Le parcours professionnel de Jean Dubuisson (né en 1914) fut évidemment d'abord ancré dans les besoins de la reconstruction de l'après-guerre. Ces contraintes de l'urgence n'ont toutefois jamais amené l'architecte à se départir de sa philosophie de la construction, y compris pour les familles les plus modestes : « J'ai toujours cherché à privilégier la plus grande simplicité pour les structures afin de réaliser des économies [pour les] reporter sur le second oeuvre avec lequel on peut apporter tous les éléments du confort. » Tel est, selon lui, le bon logement. Puis d'ajouter : « J'ose dire que ma prétention était de donner aux habitants une oeuvre d'art. Je crois n'avoir pas si mal réussi. »

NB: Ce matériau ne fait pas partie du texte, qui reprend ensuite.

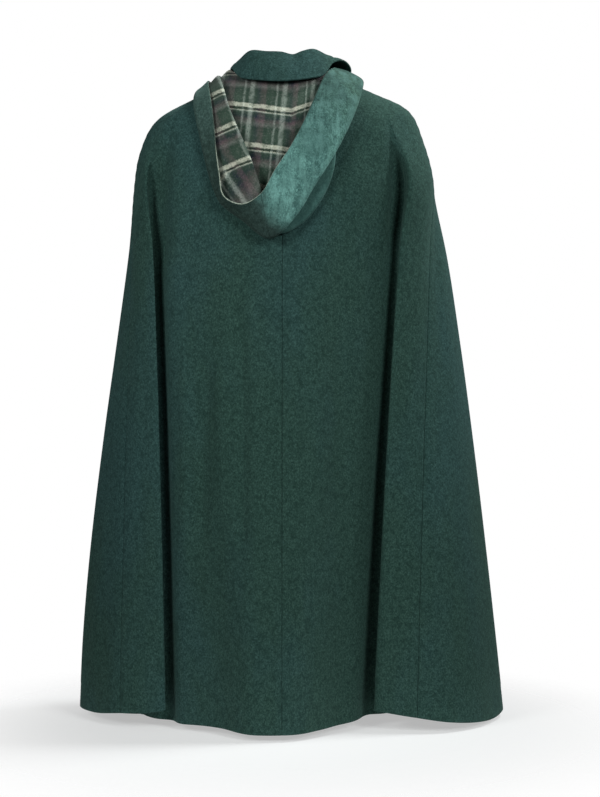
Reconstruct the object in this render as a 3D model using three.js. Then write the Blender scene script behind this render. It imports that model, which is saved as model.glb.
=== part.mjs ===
// Hooded wool cape, hanging filled out as it does on its wearer, with nobody in it.
//
// Millimetres, +Z up. The origin is the centre of the neck opening at the height of the neck seam.
// The back of the garment faces +Y and the wearer's left is +X.
//
// The body is one surface: oval rings from the neck seam down to the upper arms, and below them
// straight folds that run down to the hem. Its panels are stretches of that surface, each a wall of
// cloth. The hood lies down the back as a pouch, drawn as lines that rest on the body at a given lift.

import * as THREE from "three";

// Cloth
const BODY_CLOTH = 2.5;
const COLLAR_CLOTH = 2.4;
const HOOD_CLOTH = 2.0;
const LINING_CLOTH = 1.1;
const SEAM_GAP = 0.3;
const LINING_GAP = 0.36;

// Sizes that the rings and the hem are worked out from
const OVAL_POWER = 0.85;
const LAP_HALF_WIDTH = 16;
const LAP_LIFT = 3.1;
const LAP_LEVEL = 20;
const LAP_RAMP = 42;
const LAP_COLUMNS = 5;

// Rings of the yoke. left and right are half widths, back and front are depths, and the z columns
// are the heights at the left, right, back and front of the ring.
const YOKE_RINGS = [
  { left: 72, right: 72, back: 60, front: 78, zLeft: 4, zRight: 4, zBack: 0, zFront: -62 },
  { left: 143, right: 148, back: 87, front: 100, zLeft: -31, zRight: -21, zBack: -42, zFront: -95 },
  { left: 205, right: 202, back: 103, front: 122, zLeft: -68, zRight: -49, zBack: -84, zFront: -128 },
  { left: 229, right: 226, back: 110, front: 133, zLeft: -118, zRight: -100, zBack: -128, zFront: -165 },
  { left: 238, right: 241, back: 113, front: 138, zLeft: -172, zRight: -166, zBack: -175, zFront: -200 },
];

// Folds round the garment, from the centre back over the wearer's left to the front and back again.
// turn is the angle on the yoke rings in degrees, tuck how far the fold is drawn in at the lowest of
// them, x, y and z its place on the hem, and ease how early it opens on its way down.
const FOLDS = [
  { name: "centre_back", turn: 0, tuck: 0, x: 0, y: 154, z: -1018, ease: 0.9 },
  { name: "left_bulge", turn: 11, tuck: 0, x: 45, y: 150, z: -1018, ease: 0.9 },
  { name: "left_trough_edge", turn: 18, tuck: 0, x: 68, y: 134, z: -1018, ease: 0.85 },
  { name: "left_trough", turn: 25, tuck: 1, x: 93, y: 107, z: -1017, ease: 0.85 },
  { name: "left_flat", turn: 33, tuck: 0, x: 129, y: 82, z: -1017, ease: 0.85 },
  { name: "left_ridge", turn: 41, tuck: 0, x: 164, y: 63, z: -1018, ease: 0.85 },
  { name: "left_under", turn: 48, tuck: 2, x: 196, y: 40, z: -1017, ease: 0.75 },
  { name: "left_valley", turn: 53, tuck: 6, x: 222, y: 18, z: -1012, ease: 0.7 },
  { name: "left_return", turn: 57, tuck: 4, x: 204, y: 41, z: -1003, ease: 0.7 },
  { name: "left_crest", turn: 61, tuck: 0, x: 182, y: 66, z: -996, ease: 0.7 },
  { name: "left_flute", turn: 71, tuck: 0, x: 216, y: 65, z: -1002, ease: 0.75 },
  { name: "left_side_seam", turn: 90, tuck: 0, x: 258, y: 46, z: -1005, ease: 0.85 },
  { name: "left_flute_end", turn: 96, tuck: 0, x: 303, y: -8, z: -1014, ease: 0.88 },
  { name: "left_side", turn: 103, tuck: 0, x: 334, y: -62, z: -1014, ease: 0.88 },
  { name: "left_front_corner", turn: 112, tuck: 0, x: 322, y: -122, z: -1010, ease: 0.88 },
  { name: "left_front_ridge", turn: 124, tuck: 0, x: 282, y: -160, z: -1006, ease: 0.85 },
  { name: "left_front_valley", turn: 136, tuck: 2, x: 236, y: -150, z: -1006, ease: 0.85 },
  { name: "left_front_slope", turn: 147, tuck: 0, x: 192, y: -168, z: -1004, ease: 0.85 },
  { name: "left_front_crest", turn: 156, tuck: 0, x: 146, y: -208, z: -1003, ease: 0.85 },
  { name: "left_front_flat", turn: 164, tuck: 0, x: 100, y: -197, z: -1004, ease: 0.85 },
  { name: "left_front_edge", turn: 172, tuck: 0, x: 52, y: -200, z: -1004, ease: 0.9 },
  { name: "centre_front", turn: 180, tuck: 0, x: 0, y: -206, z: -1004, ease: 0.9 },
  { name: "right_front_edge", turn: 188, tuck: 0, x: -52, y: -200, z: -1004, ease: 0.9 },
  { name: "right_front_flat", turn: 196, tuck: 0, x: -104, y: -192, z: -1005, ease: 0.85 },
  { name: "right_front_crest", turn: 205, tuck: 0, x: -158, y: -203, z: -1005, ease: 0.85 },
  { name: "right_front_slope", turn: 214, tuck: 0, x: -206, y: -166, z: -1008, ease: 0.85 },
  { name: "right_front_valley", turn: 225, tuck: 2, x: -252, y: -150, z: -1010, ease: 0.85 },
  { name: "right_front_ridge", turn: 237, tuck: 0, x: -302, y: -158, z: -1012, ease: 0.85 },
  { name: "right_front_corner", turn: 249, tuck: 0, x: -346, y: -118, z: -1015, ease: 0.82 },
  { name: "right_side", turn: 258, tuck: 0, x: -359, y: -56, z: -1017, ease: 0.8 },
  { name: "right_flute_end", turn: 263, tuck: 0, x: -338, y: 0, z: -1022, ease: 0.8 },
  { name: "right_flute_outer", turn: 267, tuck: 0, x: -300, y: 54, z: -1018, ease: 0.82 },
  { name: "right_flute_crown", turn: 270, tuck: 0, x: -254, y: 86, z: -1011, ease: 0.85 },
  { name: "right_side_seam", turn: 276, tuck: 0, x: -208, y: 90, z: -1004, ease: 0.8 },
  { name: "right_flute", turn: 292, tuck: 0, x: -174, y: 82, z: -1000, ease: 0.75 },
  { name: "right_crest", turn: 308, tuck: 0, x: -142, y: 65, z: -997, ease: 0.7 },
  { name: "right_return", turn: 312, tuck: 4, x: -156, y: 43, z: -1001, ease: 0.7 },
  { name: "right_valley", turn: 316, tuck: 6, x: -170, y: 22, z: -1008, ease: 0.7 },
  { name: "right_under", turn: 322, tuck: 2, x: -146, y: 32, z: -1012, ease: 0.75 },
  { name: "right_panel", turn: 333, tuck: 0, x: -104, y: 70, z: -1015, ease: 0.85 },
  { name: "right_middle", turn: 343, tuck: 0, x: -66, y: 108, z: -1017, ease: 0.88 },
  { name: "right_bulge", turn: 352, tuck: 0, x: -30, y: 142, z: -1018, ease: 0.9 },
];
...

Le Prix de Rome (1945), qui revendique haut et fort son appartenance au classicisme, n'en a pas moins ponctué son parcours de réalisations qui font honneur à la profession : les logements des officiers du Shape (Saint-Germain-en-Laye), la résidence du Parc à Croix (Nord), la résidence Cormontaigne à Thionville (1 200 chambres en bordure de la Moselle), la maison d'André Weil à Pontpoint (Oise), la Caravelle à Villeneuve-la-Garenne (Hauts-de-Seine), l'ensemble Maine-Montparnasse (Paris), le musée des Arts et Traditions populaires (Paris), etc., ainsi que d'importants chantiers à l'étranger (Tunisie, Iran, Arabie...).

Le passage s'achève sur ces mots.